I don’t think the AI Pin will succeed for numerous reasons, foremost among them being the fact that it seems to be a product designed to make your smartphone unnecessary or ancillary. It feels to me like this is the product’s point of view not because of a deep philosophical reason but because Humane is a company with investors that needs to ship and sell a hardware product and trying to attach to the side of Apple’s or Google’s smartphone operating systems makes this thing an expensive accessory instead of a revolutionary device.

It’s not a point of view that makes sense otherwise, because it seems to posit a world where people just hate their smartphones and can’t wait to be rid of them. This is the world as seen through a funhouse mirror.

Allison Johnson (Hacker News):

It’s a beautiful vision that I’d love to buy into. But here’s the thing: screens are great, and I don’t think we can, or even should, ditch them quite yet.

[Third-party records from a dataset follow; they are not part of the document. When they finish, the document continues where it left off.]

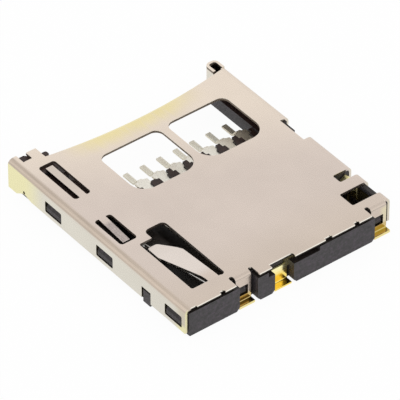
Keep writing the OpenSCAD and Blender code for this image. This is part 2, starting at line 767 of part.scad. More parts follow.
// Contact number i: solder tail, held plate, and sprung beam with its bump
module contact(i) {
    steps = [
        [tail_l, s_bend, s_bend_r],
        [s_run, -s_bend, s_bend_r],
        [bar_y1 - plate_y0, beam_slope, tip_bend_r],
        [beam_l, -beam_slope - tip_drop, tip_bend_r],
        [tip_l, 0, 0]
    ];
    x = contact_at(i);
    y2 = bar_y1 + beam_l + 1.2;
    color([0.86, 0.84, 0.74]) intersection() {
        bent_strip(steps, contact_t, x - wing_w, 2 * wing_w, tail_y0, contact_t / 2, 1);
        translate([x, 0, -1]) linear_extrude(2 * total_h) polygon([
            [-tail_w / 2, tail_y0 - 1],
            [-tail_w / 2, wing_y0 - 0.08],
            [-wing_w / 2, wing_y0],
            [-wing_w / 2, wing_y0 + wing_l - 0.05],
            [-plate_w / 2, wing_y0 + wing_l],
            [-plate_w / 2, bar_y1],
            [-tip_w / 2, y2],
            [tip_w / 2, y2],
            [plate_w / 2, bar_y1],
            [plate_w / 2, wing_y0 + wing_l],
            [wing_w / 2, wing_y0 + wing_l - 0.05],
            [wing_w / 2, wing_y0],
            [tail_w / 2, wing_y0 - 0.08],
            [tail_w / 2, tail_y0 - 1]
        ]);
    }
}

module contact_1() { contact(1); }
module contact_2() { contact(2); }
module contact_3() { contact(3); }
module contact_4() { contact(4); }
module contact_5() { contact(5); }
module contact_6() { contact(6); }
module contact_7() { contact(7); }
module contact_8() { contact(8); }

function nose_face(x) = shoulder_y - (x - lead_x1);

module slider() {
    color([0.27, 0.26, 0.27]) difference() {
        union() {
            box([tall_x0, slider_y0, slider_z0], [tall_x1, slider_y1, slider_top]);
            box([arm_x0, slider_y0, slider_z0], [tall_x1, nose_y1, slider_top]);
            box([nose_x0, nose_y1, slider_z0], [tall_x0, slider_y1, track_top]);
            box([nose_x0, slider_y1 - 0.1, slider_z0], [track_x1, track_y1, track_top]);
            translate([0, 0, slider_z0]) linear_extrude(slider_top - slider_z0) polygon([
                [nose_x0, nose_face(nose_x0)],
                [arm_x0, nose_face(arm_x0)],
                [arm_x0 + 0.1, nose_face(arm_x0)],
                [arm_x0 + 0.1, nose_y1],
                [nose_x0, nose_y1]
            ]);
            translate([arm_x0, slider_y0 + 0.25, card_z + 0.05])
                linear_extrude(slider_top - card_z - 0.05) polygon([
                    [0, 0],
                    [-tooth_hook[0], 0.12],
                    [-tooth_hook[0], tooth_hook[1]],
                    [0, tooth_hook[1] + 0.05],
                    [0.1, 0]
                ]);
            translate([spring_x, slider_y1 - 0.1, spring_z])
                rotate([-90, 0, 0]) cylinder(h = boss_l + 0.1, r = boss_r);
        }
        translate([0, 0, track_top - track_depth]) linear_extrude(1)
            for (i = [0 : len(track_path) - 2])
                lane(track_path[i], track_path[i + 1], lane_r);
    }
}

module cam_pin() {
    run = pin_l - 2 * pin_bend_r;
    color([0.86, 0.86, 0.86]) translate([pivot_x, pivot_y, 0]) rotate(pin_angle - 90) union() {
        translate([0, 0, pin_foot_z]) cylinder(h = pin_z - pin_bend_r - pin_foot_z, r = pin_r);
        translate([pin_bend_r, 0, pin_z - pin_bend_r]) rotate([90, 0, 0]) rotate(90)
            rotate_extrude(angle = 90) translate([pin_bend_r, 0]) circle(pin_r);
        translate([pin_bend_r, 0, pin_z]) rotate([0, 90, 0]) cylinder(h = run, r = pin_r);
        translate([pin_l - pin_bend_r, 0, pin_z - pin_bend_r]) rotate([90, 0, 0])
            rotate_extrude(angle = 90) translate([pin_bend_r, 0]) circle(pin_r);
        translate([pin_l, 0, pin_tip_z]) cylinder(h = pin_z - pin_bend_r - pin_tip_z, r = pin_r);
    }
}

// How far along the spring a point is, u turns from its start
function spring_at(u) =
    u < 1 ? closed_pitch * u
    : u > spring_turns - 1 ? spring_y1 - spring_y0 - closed_pitch * (spring_turns - u)
    : closed_pitch + (spring_y1 - spring_y0 - 2 * closed_pitch) * (u - 1) / (spring_turns - 2);

function spring_point(u, side) =
    let (
        a = 360 * u,
        b = 360 * side / spring_sides,
        r = spring_mid_r + spring_wire / 2 * cos(b)
    )
    [
        spring_x + r * cos(a),
        spring_y0 + spring_at(u) + spring_wire / 2 * sin(b),
        spring_z + r * sin(a)
    ];

module eject_spring() {
    rings = spring_turns * spring_steps + 1;
    n = spring_sides;
    points = [for (i = [0 : rings - 1]) for (j = [0 : n - 1]) spring_point(i / spring_steps, j)];
    walls = [
        for (i = [0 : rings - 2]) for (j = [0 : n - 1])
            let (a = i * n + j, b = i * n + (j + 1) % n)
            each [[a, b, b + n], [a, b + n, a + n]]
    ];
    caps = [
        [for (j = [0 : n - 1]) n - 1 - j],
        [for (j = [0 : n - 1]) (rings - 1) * n + j]
    ];
    color([0.8, 0.8, 0.82]) polyhedron(points, concat(walls, caps));
}

// Sprung strip of the switch, from its terminal to the arm that the card pushes
module detect_spring() {
    x1 = terminal_x0 + 0.25;
    r = blade_bend_r;
    steps = [
        [x1 - blade_x - r, 90, r],
        [terminal_y - blade_y - 2 * r, -90, r],
        [blade_x - r - arm_x, arm_angle, 0.3],
        [arm_l, -100, arm_curl_r],
        [0.04, 0, 0]
    ];
    plate = [
        [foot_y - terminal_y - r, 90, r],
        [terminal_h - r - blade_t / 2, 0, 0]
    ];
    color([0.86, 0.74, 0.42]) union() {
        translate([x1, terminal_y, blade_z]) rotate(180) linear_extrude(blade_h) strip(steps, blade_t);
        bent_strip(plate, blade_t, terminal_x0 + 0.11, terminal_w, foot_y, blade_t / 2, -1);
    }
}

// Fixed strip of the switch, with its solder foot and a lip folded over the housing's edge
module detect_contact() {
    y0 = far_slots[0][0] + mould_fit;
    w = far_slots[0][1] - 2 * mould_fit;
    r = blade_bend_r;
    steps = [
        [riser_x - contact_foot_x - r, 90, r],
        [contact_top - 2 * r - blade_t, -riser_fold, r],
        [riser_lip, 0, 0]
    ];
    color([0.86, 0.74, 0.42]) union() {
        translate([contact_foot_x, y0 + w, blade_t / 2])
            rotate([90, 0, 0]) linear_extrude(w) strip(steps, blade_t);
        box(
            [contact_x - blade_t / 2, y0, contact_z],
            [contact_x + blade_t / 2, contact_y1, contact_top - blade_t]
        );
    }
}

cover();
housing();
contact_1();
contact_2();
contact_3();
contact_4();
contact_5();
contact_6();
contact_7();
contact_8();
slider();
eject_spring();
cam_pin();
detect_spring();
detect_contact();
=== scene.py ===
import math

import bpy
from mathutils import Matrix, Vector


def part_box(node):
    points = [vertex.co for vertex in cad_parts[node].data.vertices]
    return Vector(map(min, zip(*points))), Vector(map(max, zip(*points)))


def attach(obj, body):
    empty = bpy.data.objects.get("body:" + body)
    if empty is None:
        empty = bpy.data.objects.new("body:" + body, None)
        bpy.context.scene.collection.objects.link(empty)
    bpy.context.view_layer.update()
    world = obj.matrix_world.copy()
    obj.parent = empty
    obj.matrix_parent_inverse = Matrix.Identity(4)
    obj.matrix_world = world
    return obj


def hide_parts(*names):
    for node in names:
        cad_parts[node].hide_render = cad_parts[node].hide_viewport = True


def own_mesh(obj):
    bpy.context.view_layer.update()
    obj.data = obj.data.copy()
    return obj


mm = 0.001

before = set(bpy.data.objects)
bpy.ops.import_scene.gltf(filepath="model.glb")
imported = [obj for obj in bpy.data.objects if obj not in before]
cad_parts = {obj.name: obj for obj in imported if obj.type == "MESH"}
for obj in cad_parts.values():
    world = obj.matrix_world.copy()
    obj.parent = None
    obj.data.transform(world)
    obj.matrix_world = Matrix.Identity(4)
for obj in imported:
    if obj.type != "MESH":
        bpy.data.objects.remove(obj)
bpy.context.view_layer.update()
print("frame loaded:", len(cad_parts), "nodes")


# camera above the slider's rear corner, with a long lens as on a copy stand
view = {
    "azimuth": 142.06,        # degrees round from the front, towards the rear
    "elevation": 40.14,
    "distance": 261.2 * mm,
    "target": (-0.045 * mm, -0.185 * mm, 0.385 * mm),
    "lens": 450.0,
    "sensor": 36.0,
    "clip": (1 * mm, 10.0),
}


def buildCamera(s):
    data = bpy.data.cameras.new("camera")
    data.lens = s["lens"]
    data.sensor_width = s["sensor"]
    data.clip_start, data.clip_end = s["clip"]
    camera = bpy.data.objects.new("camera", data)
    bpy.context.collection.objects.link(camera)
    a = math.radians(s["azimuth"] - 90)
    e = math.radians(s["elevation"])
    toCamera = Vector((math.cos(a) * math.cos(e), math.sin(a) * math.cos(e), math.sin(e)))
    camera.location = Vector(s["target"]) + toCamera * s["distance"]
    camera.rotation_euler = toCamera.to_track_quat("Z", "Y").to_euler()
    bpy.context.scene.camera = camera


buildCamera(view)
print("camera placed")


# small helpers for node trees; nodes are laid out in rows
nodeGrid = {
    "start": (-1800, 600),
    "columns": 9,
    "step": (230, 300),
}

usualNoise = (0.3, 0.7)       # noise keeps mostly between these two


def plug(tree, socket, value):
    if isinstance(value, bpy.types.NodeSocket):
        tree.links.new(value, socket)
    else:
        socket.default_value = value


def addNode(tree, kind, **settings):
    node = tree.nodes.new(kind)
    row, column = divmod(len(tree.nodes), nodeGrid["columns"])
    left, top = nodeGrid["start"]
    across, down = nodeGrid["step"]
    node.location = (left + column * across, top - row * down)
    for name, value in settings.items():
        setattr(node, name, value)
    return node


def number(tree, operation, *values, clamp=False):
    node = addNode(tree, "ShaderNodeMath", operation=operation, use_clamp=clamp)
    for socket, value in zip(node.inputs, values):
        plug(tree, socket, value)
    return node.outputs[0]


def vector(tree, operation, *values):
    node = addNode(tree, "ShaderNodeVectorMath", operation=operation)
    for socket, value in zip(node.inputs, values):
        plug(tree, socket, value)
    return node.outputs[0]


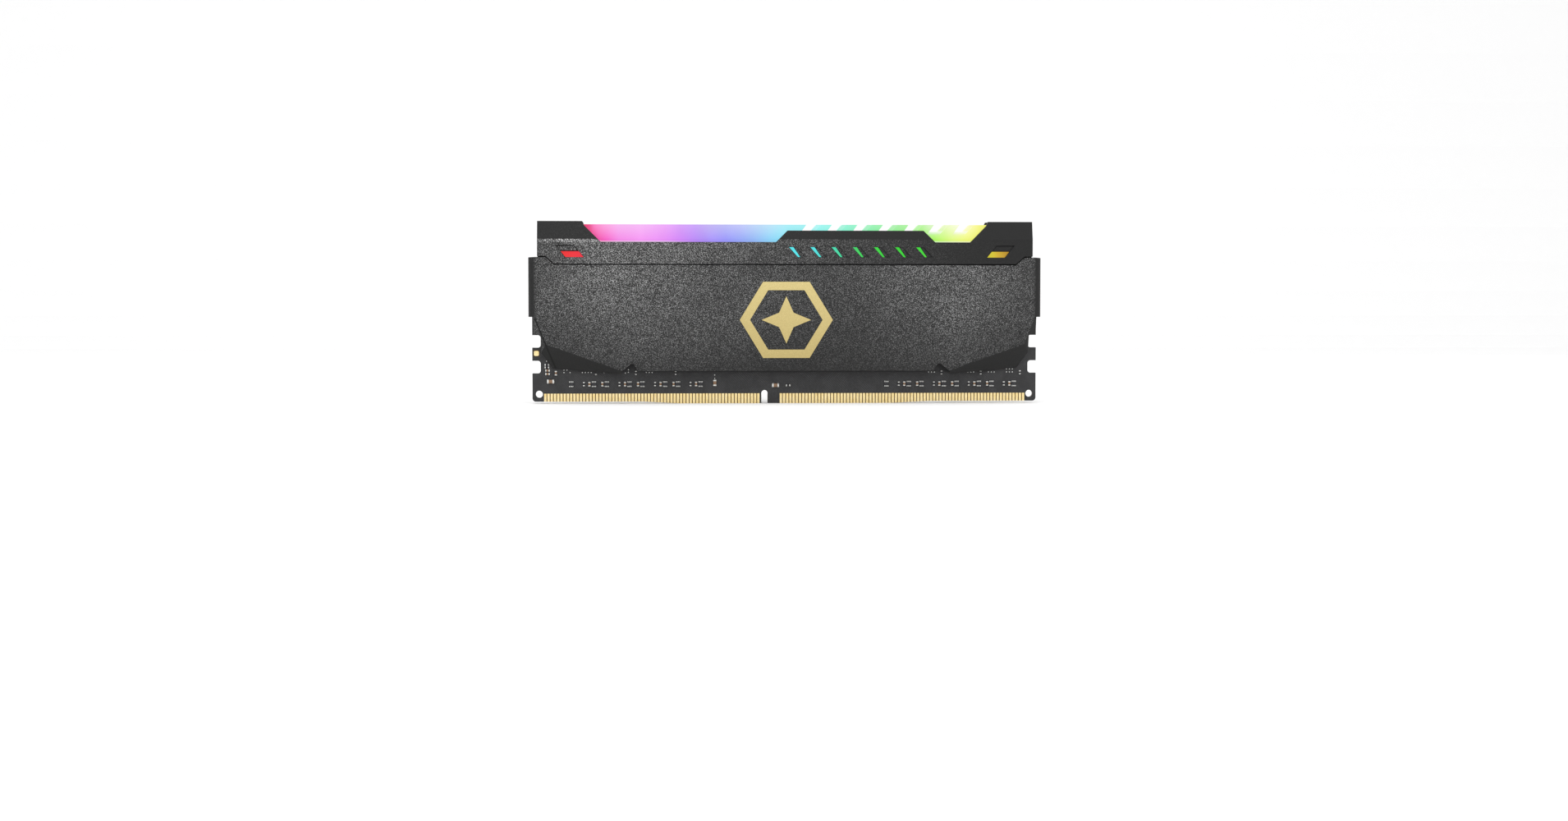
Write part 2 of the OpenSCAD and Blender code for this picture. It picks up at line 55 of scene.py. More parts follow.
class Shade:
    """A material being built: short calls that add nodes and return their outputs."""

    def __init__(self, name):
        self.material = bpy.data.materials.new(name)
        self.material.use_nodes = True
        self.tree = self.material.node_tree
        self.tree.nodes.clear()
        self.output = self.node("ShaderNodeOutputMaterial")
        self.shader = self.node("ShaderNodeBsdfPrincipled")
        self.tree.links.new(self.shader.outputs["BSDF"], self.output.inputs["Surface"])
        self.coords = self.node("ShaderNodeTexCoord")
        self.mm = self.scaled(self.coords.outputs["Object"], 1 / MM)

    def node(self, kind, **settings):
        made = self.tree.nodes.new(kind)
        for key, value in settings.items():
            setattr(made, key, value)
        return made

    def put(self, socket, value):
        if isinstance(value, bpy.types.NodeSocket):
            self.tree.links.new(value, socket)
        elif value is not None:
            socket.default_value = value

    def set(self, **values):
        """Principled inputs by name, with _ for a space."""
        for key, value in values.items():
            self.put(self.shader.inputs[key.replace("_", " ")], value)

    def scaled(self, vector, factor):
        made = self.node("ShaderNodeVectorMath", operation="SCALE")
        self.put(made.inputs[0], vector)
        made.inputs["Scale"].default_value = factor
        return made.outputs[0]

    def axes(self, vector=None):
        made = self.node("ShaderNodeSeparateXYZ")
        self.put(made.inputs[0], self.mm if vector is None else vector)
        return made.outputs[0], made.outputs[1], made.outputs[2]

    def math(self, operation, a, b=None, clamp=False):
        made = self.node("ShaderNodeMath", operation=operation, use_clamp=clamp)
        self.put(made.inputs[0], a)
        self.put(made.inputs[1], b)
        return made.outputs[0]

    def product(self, first, *others):
        for other in others:
            first = self.math("MULTIPLY", first, other)
        return first

    def largest(self, first, *others):
        for other in others:
            first = self.math("MAXIMUM", first, other)
        return first

    def distance_from(self, value, place):
        return self.math("ABSOLUTE", self.math("SUBTRACT", value, place))

    def ramp_value(self, value, low, high, to_low=0.0, to_high=1.0, smooth=True):
        """Maps value from low..high to to_low..to_high, held at both ends."""
        made = self.node(
            "ShaderNodeMapRange", interpolation_type="SMOOTHSTEP" if smooth else "LINEAR")
        for socket, given in zip(made.inputs[:5], (value, low, high, to_low, to_high)):
            self.put(socket, given)
        return made.outputs[0]

    def noise(self, scale, detail=2.0, roughness=0.5, vector=None):
        made = self.node("ShaderNodeTexNoise")
        self.put(made.inputs["Vector"], self.mm if vector is None else vector)
        made.inputs["Scale"].default_value = scale
        made.inputs["Detail"].default_value = detail
        made.inputs["Roughness"].default_value = roughness
        return made.outputs["Fac"]

    def noise_colour(self, scale):
        """Three noises at once, as a vector."""
        made = self.node("ShaderNodeTexNoise")
        self.put(made.inputs["Vector"], self.mm)
        made.inputs["Scale"].default_value = scale
        made.inputs["Detail"].default_value = 1.0
        return made.outputs["Color"]

    def stretched(self, x, y, z):
        """The place in millimetres, with each axis scaled by a factor of its own."""
        made = self.node("ShaderNodeVectorMath", operation="MULTIPLY")
        self.put(made.inputs[0], self.mm)
        made.inputs[1].default_value = (x, y, z)
        return made.outputs[0]

    def moved(self, offset):
        """The place in millimetres moved by a vector."""
        made = self.node("ShaderNodeVectorMath", operation="ADD")
        self.put(made.inputs[0], self.mm)
        self.put(made.inputs[1], offset)
        return made.outputs[0]

    def cells(self, scale, vector):
        """Distance to the nearest cell's centre, and a random number for that cell."""
        made = self.node("ShaderNodeTexVoronoi")
        self.put(made.inputs["Vector"], vector)
        made.inputs["Scale"].default_value = scale
        red = self.axes(made.outputs["Color"])[0]
        return made.outputs["Distance"], red

    def mix(self, factor, a, b):
        made = self.node("ShaderNodeMix", data_type="RGBA")
        self.put(made.inputs["Factor"], factor)
        self.put(made.inputs[6], a)
        self.put(made.inputs[7], b)
        return made.outputs[2]

    def colours(self, value, stops):
        """A colour ramp through (place, colour) stops, places from 0 to 1."""
        made = self.node("ShaderNodeValToRGB")
        elements = made.color_ramp.elements
        for element, (place, colour) in zip(elements, (stops[0], stops[-1])):
            element.position = place
            element.color = colour
        for place, colour in stops[1:-1]:
            elements.new(place).color = colour
        self.put(made.inputs[0], value)
        return made.outputs[0]

    def stripes(self, value, pitch, width, soft=0.06):
        """1 on lines of a width every pitch along value, 0 between them."""
        wave = self.math("PINGPONG", value, pitch / 2)
        return self.ramp_value(wave, width / 2 + soft, width / 2 - soft)

    def bump(self, height, distance, strength=1.0):
        made = self.node("ShaderNodeBump")
        self.put(made.inputs["Height"], height)
        made.inputs["Distance"].default_value = distance
        made.inputs["Strength"].default_value = strength
        self.put(self.shader.inputs["Normal"], made.outputs[0])

    def facing(self):
        """How squarely the surface faces front or rear: 1 on the plates, 0 on edges."""
        return self.math("ABSOLUTE", self.axes(self.coords.outputs["Normal"])[1])


def grey(level):
    return (level, level, level, 1.0)


def srgb(text):
    """A colour written as six hex digits, as linear RGBA."""
    parts = [int(text[i:i + 2], 16) / 255 for i in (0, 2, 4)]
    linear = [c / 12.92 if c <= 0.04045 else ((c + 0.055) / 1.055) ** 2.4 for c in parts]
    return (*linear, 1.0)


# ---------------------------------------------------------------- materials

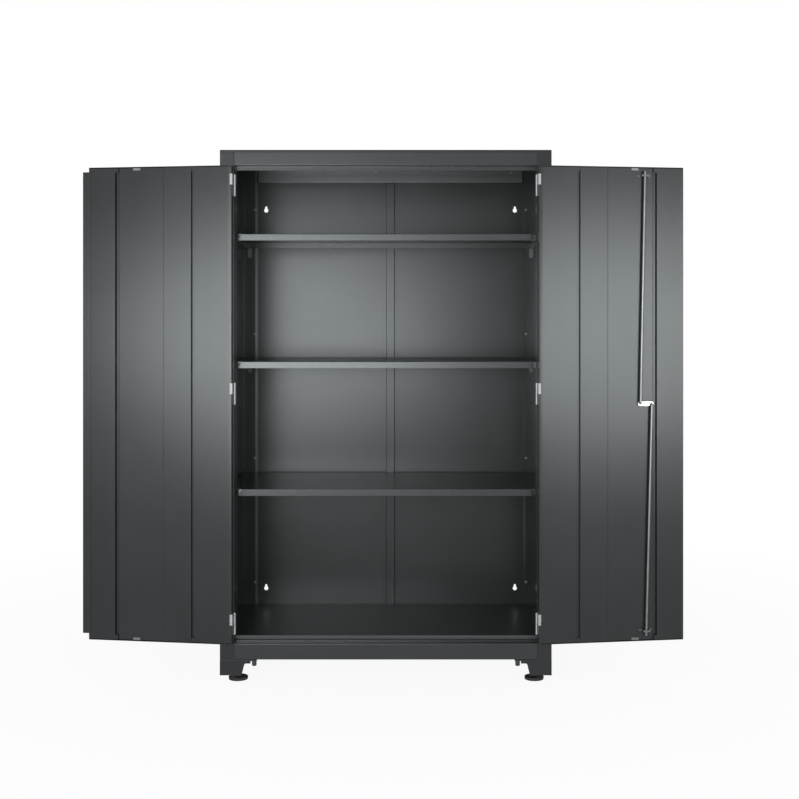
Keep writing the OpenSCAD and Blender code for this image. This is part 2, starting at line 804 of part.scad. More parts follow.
// Height of a shelf's clip slot and of the underside of its lips
function clip_slot_z(place) = slot_first_z + slot_pitch
    * round(shelf_low_slot + (shelf_high_slot - shelf_low_slot) * place / 2);
function lip_z(place) = clip_slot_z(place) + clip_rise;

// Plan of a shelf, drawn in by a wall: a wide body with a tongue between the posts
function shelf_plan(wall) = [
    [-tongue_hw + wall, shelf_setback + wall], [tongue_hw - wall, shelf_setback + wall],
    [tongue_hw - wall, shelf_body_y + wall], [shelf_hw - wall, shelf_body_y + wall],
    [shelf_hw - wall, shelf_back_y - wall], [-shelf_hw + wall, shelf_back_y - wall],
    [-shelf_hw + wall, shelf_body_y + wall], [-tongue_hw + wall, shelf_body_y + wall]
];

// Shelf: a sheet with its edges turned down all round
module shelf(place) {
    color(paint) translate([-shelf_shift, 0, lip_z(place) + seat_gap]) difference() {
        linear_extrude(shelf_lip) polygon(shelf_plan(0));
        translate([0, 0, -eps]) linear_extrude(shelf_lip - shelf_t + eps)
            polygon(shelf_plan(shelf_t));
        for (s = [-1, 1]) translate([s * (tongue_hw - tongue_r), shelf_setback - eps, 0])
            translate([0, 0, shelf_lip - tongue_r]) difference() {
                translate([s > 0 ? 0 : -tongue_r - eps, 0, 0])
                    cube([tongue_r + eps, shelf_t + 2 * eps, tongue_r + eps]);
                translate([0, -eps, 0]) bar_y(tongue_r, shelf_t + 4 * eps);
            }
    }
}

// Clip hooked in a slot: plate, tab in the slot, ledge under the shelf and curled foot
module shelf_clip() {
    t = clip_t;
    block([-clip_w / 2, 0, -clip_h], [clip_w / 2, t, 0]);
    block([-clip_w / 2, 0, -t], [clip_w / 2, clip_reach, 0]);
    block([-slot_w / 2 + tab_side_play, -sheet_t, -clip_rise - slot_h / 2 + tab_play],
          [slot_w / 2 - tab_side_play, t, -clip_rise + slot_h / 2 - tab_play]);
    block([-clip_w / 2, 0, -clip_h], [clip_w / 2, clip_curl, -clip_h + t]);
}

// The four clips of one shelf
module shelf_clips(place) {
    color(zinc) for (side = [LEFT, RIGHT]) on_side(side) {
        translate([-slot_x, post_back_y, lip_z(place)]) shelf_clip();
        translate([-slot_x, rear_face_y, lip_z(place)]) mirror([0, 1, 0]) shelf_clip();
    }
}

// Lower halves of the hinges, welded inside the post's edge
module hinge_posts(side) {
    color(zinc) at_hinge(side) for (z = hinge_zs) translate([0, 0, z]) difference() {
        union() {
            cylinder(r = barrel_r, h = half_hinge);
            block([-edge_u, 0, 0], [-edge_u + leaf_t, post_leaf_d, half_hinge]);
        }
        translate([0, 0, -eps]) cylinder(r = pin_r + press_gap, h = half_hinge + 2 * eps);
    }
}

// Hinge pins, fixed in the lower halves
module hinge_pins(side) {
    color(zinc) at_hinge(side) for (z = hinge_zs) translate([0, 0, z])
        cylinder(r = pin_r, h = hinge_h - pin_drop);
}

// Upper halves of the hinges, wrapped round the door's edge onto its inner face
module hinge_leaves(side) {
    color(zinc) on_door(side) for (z = hinge_zs)
        translate([0, 0, z + hinge_h - half_hinge]) difference() {
            union() {
                cylinder(r = barrel_r, h = half_hinge);
                block([edge_u - leaf_t, 0, 0], [edge_u, inner_v + leaf_t, half_hinge]);
                block([edge_u - leaf_t - leaf_lip, inner_v, 0],
                      [edge_u + leaf_wrap, inner_v + leaf_t, half_hinge]);
            }
            translate([0, 0, -eps]) cylinder(r = pin_r + pin_clear, h = half_hinge + 2 * eps);
        }
}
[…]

The product site features food delivery and messaging between friends, two things that are well handled by apps today and that look dreadful to handle via voice entry or the projected palm interface, more fit for haikus than menus.


I am not the first to react strongly to this, but I am probably uncommon in my intense dislike for personal assistant AIs, a dislike that obviously flares to new heights in a product so heavily focused on them. The Humane site harps on privacy and trust, but what is private about being forced to live your life out loud; to not be able to jot a thought down silently?


If walking around in the world but looking at a screen because you're reading something is being absorbed by something else and not being present, then tapping a pocket square and talking to a virtual assistant about the same thing you would accomplish if you had a screen is also not being present.

Nicolas Magand:

Imagine that the main feature of this device is something that will likely become a standard function on smartphones, smartwatches, and even earbuds: interacting with a smart, new generation AI assistant using only your voice.


I’m trying to picture someone wearing an AI Pin in the middle of winter: do you wear it under your coat? over your coat? What happens when you go inside? Do you attach it to your sweater? What if you want to remove your sweater? What if you need to go back outside? It sounds like a disaster indeed, not to mention how the pin can potentially damage clothes.


Only the camera part would really be trickier on a wrist-worn device. I’m sure the camera can live on another, separate device, or can work its way on the device itself.